# [Given instruction]
Quote exactly the lines between the line containing "Write part 4" and the line containing "the tree's sockets.", counting those two lines as part of the range. Leave the rest out.

# [Data shown]
========

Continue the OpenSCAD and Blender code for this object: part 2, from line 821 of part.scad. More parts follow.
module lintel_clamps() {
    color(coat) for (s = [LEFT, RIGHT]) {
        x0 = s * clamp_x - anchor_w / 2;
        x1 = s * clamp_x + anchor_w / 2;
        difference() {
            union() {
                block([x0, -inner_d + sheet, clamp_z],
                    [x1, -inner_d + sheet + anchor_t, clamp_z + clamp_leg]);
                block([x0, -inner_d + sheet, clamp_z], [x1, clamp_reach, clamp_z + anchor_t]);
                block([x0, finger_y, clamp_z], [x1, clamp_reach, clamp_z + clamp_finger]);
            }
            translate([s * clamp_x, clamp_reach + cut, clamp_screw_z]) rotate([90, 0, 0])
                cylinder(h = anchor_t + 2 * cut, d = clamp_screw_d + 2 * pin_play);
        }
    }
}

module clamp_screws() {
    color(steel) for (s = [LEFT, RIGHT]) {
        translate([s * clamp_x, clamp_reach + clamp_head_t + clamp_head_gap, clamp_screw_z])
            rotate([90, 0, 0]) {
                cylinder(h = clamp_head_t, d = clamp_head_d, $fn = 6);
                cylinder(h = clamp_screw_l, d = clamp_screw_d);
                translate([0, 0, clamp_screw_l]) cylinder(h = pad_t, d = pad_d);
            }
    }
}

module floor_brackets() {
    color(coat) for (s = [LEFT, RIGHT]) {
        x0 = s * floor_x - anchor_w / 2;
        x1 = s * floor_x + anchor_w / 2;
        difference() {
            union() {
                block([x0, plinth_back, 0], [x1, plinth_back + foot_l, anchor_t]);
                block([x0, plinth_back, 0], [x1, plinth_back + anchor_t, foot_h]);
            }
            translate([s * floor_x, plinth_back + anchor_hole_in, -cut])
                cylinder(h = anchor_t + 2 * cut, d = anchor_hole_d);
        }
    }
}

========

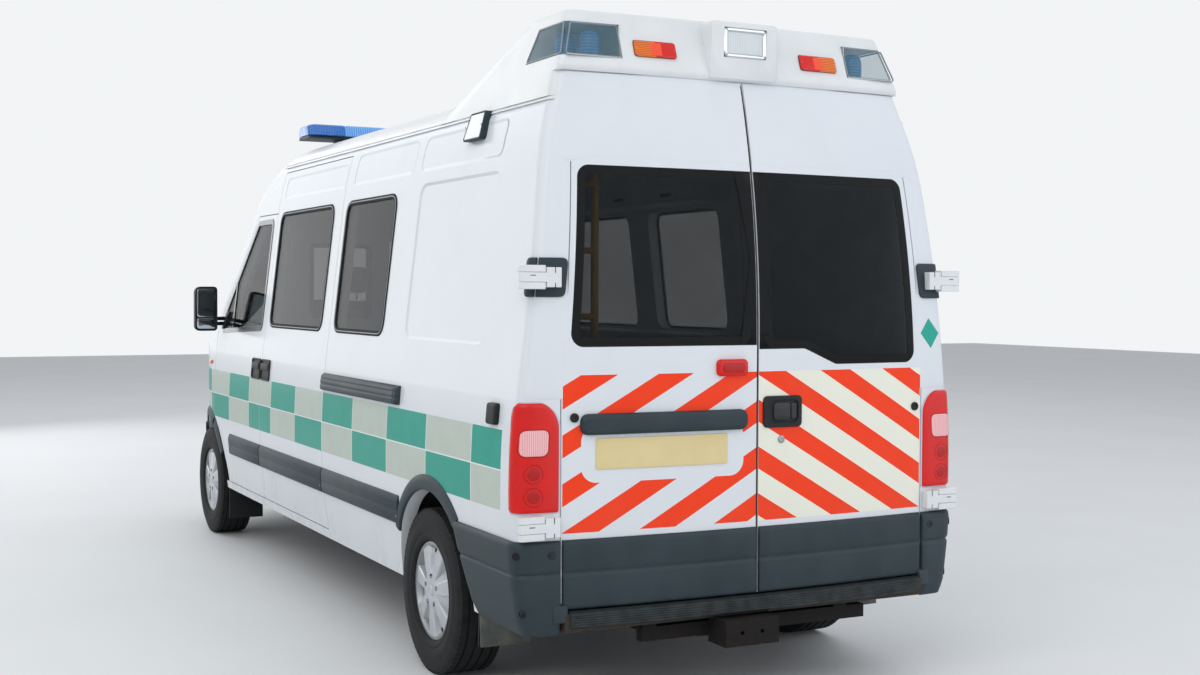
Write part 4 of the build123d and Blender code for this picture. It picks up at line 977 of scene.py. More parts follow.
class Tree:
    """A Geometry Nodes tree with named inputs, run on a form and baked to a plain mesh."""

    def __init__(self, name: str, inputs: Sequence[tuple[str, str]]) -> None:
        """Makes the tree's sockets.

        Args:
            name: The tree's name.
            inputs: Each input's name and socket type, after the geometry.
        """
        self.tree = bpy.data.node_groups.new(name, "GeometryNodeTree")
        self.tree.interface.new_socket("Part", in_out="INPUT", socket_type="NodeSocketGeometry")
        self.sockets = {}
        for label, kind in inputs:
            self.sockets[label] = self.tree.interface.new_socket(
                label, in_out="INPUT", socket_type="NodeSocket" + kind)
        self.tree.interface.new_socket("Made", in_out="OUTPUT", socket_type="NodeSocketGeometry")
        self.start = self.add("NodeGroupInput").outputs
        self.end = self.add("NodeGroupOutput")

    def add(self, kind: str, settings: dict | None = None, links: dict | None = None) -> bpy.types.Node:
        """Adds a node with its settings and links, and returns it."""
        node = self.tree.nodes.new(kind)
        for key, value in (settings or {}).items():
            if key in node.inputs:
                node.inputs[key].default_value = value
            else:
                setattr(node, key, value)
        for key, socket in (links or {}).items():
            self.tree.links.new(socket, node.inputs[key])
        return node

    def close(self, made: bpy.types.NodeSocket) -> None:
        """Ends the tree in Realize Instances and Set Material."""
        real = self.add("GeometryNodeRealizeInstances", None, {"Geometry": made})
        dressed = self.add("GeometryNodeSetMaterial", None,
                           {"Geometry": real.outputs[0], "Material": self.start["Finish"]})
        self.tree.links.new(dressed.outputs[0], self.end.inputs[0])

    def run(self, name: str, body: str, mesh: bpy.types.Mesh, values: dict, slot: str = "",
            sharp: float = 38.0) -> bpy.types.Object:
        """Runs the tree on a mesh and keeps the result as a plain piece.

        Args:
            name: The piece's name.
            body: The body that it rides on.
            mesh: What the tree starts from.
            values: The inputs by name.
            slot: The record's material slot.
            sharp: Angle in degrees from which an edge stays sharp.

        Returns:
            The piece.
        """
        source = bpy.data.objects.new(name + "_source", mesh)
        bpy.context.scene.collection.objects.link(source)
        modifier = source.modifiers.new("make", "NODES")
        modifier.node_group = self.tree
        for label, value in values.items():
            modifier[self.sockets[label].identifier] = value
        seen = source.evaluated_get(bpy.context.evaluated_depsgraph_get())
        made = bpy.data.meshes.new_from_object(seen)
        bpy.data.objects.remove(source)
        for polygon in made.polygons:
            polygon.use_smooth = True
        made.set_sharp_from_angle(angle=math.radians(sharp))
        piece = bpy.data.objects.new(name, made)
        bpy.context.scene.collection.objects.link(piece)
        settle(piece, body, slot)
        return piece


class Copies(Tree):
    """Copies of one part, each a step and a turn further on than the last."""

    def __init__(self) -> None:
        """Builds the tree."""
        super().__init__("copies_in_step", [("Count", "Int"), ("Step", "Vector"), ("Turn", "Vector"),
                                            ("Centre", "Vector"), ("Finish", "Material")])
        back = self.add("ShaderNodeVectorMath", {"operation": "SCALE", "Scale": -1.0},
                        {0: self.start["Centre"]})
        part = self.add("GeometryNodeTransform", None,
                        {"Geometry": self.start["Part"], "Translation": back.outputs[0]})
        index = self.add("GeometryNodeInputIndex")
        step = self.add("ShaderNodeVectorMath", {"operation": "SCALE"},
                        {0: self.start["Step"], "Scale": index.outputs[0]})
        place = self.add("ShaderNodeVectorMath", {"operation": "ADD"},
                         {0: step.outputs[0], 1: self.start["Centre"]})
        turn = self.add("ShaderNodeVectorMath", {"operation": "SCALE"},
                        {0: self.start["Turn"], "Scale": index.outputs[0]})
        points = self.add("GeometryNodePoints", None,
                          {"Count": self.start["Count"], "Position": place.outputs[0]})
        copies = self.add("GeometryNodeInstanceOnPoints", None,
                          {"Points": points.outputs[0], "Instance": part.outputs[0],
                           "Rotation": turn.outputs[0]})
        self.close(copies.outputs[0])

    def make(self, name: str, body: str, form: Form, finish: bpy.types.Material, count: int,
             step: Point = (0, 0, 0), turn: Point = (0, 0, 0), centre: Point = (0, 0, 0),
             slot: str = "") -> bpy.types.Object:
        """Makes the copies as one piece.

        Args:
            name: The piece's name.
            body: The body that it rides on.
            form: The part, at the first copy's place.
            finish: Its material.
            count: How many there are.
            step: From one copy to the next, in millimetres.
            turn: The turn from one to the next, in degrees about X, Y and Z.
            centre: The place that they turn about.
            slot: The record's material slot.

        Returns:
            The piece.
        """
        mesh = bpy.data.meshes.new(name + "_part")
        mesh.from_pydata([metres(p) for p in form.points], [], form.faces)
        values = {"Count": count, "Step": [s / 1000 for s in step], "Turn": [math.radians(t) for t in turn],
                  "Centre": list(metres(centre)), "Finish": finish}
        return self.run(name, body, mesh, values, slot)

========

# [The output]
Write part 4 of the build123d and Blender code for this picture. It picks up at line 977 of scene.py. More parts follow.
class Tree:
    """A Geometry Nodes tree with named inputs, run on a form and baked to a plain mesh."""

    def __init__(self, name: str, inputs: Sequence[tuple[str, str]]) -> None:
        """Makes the tree's sockets.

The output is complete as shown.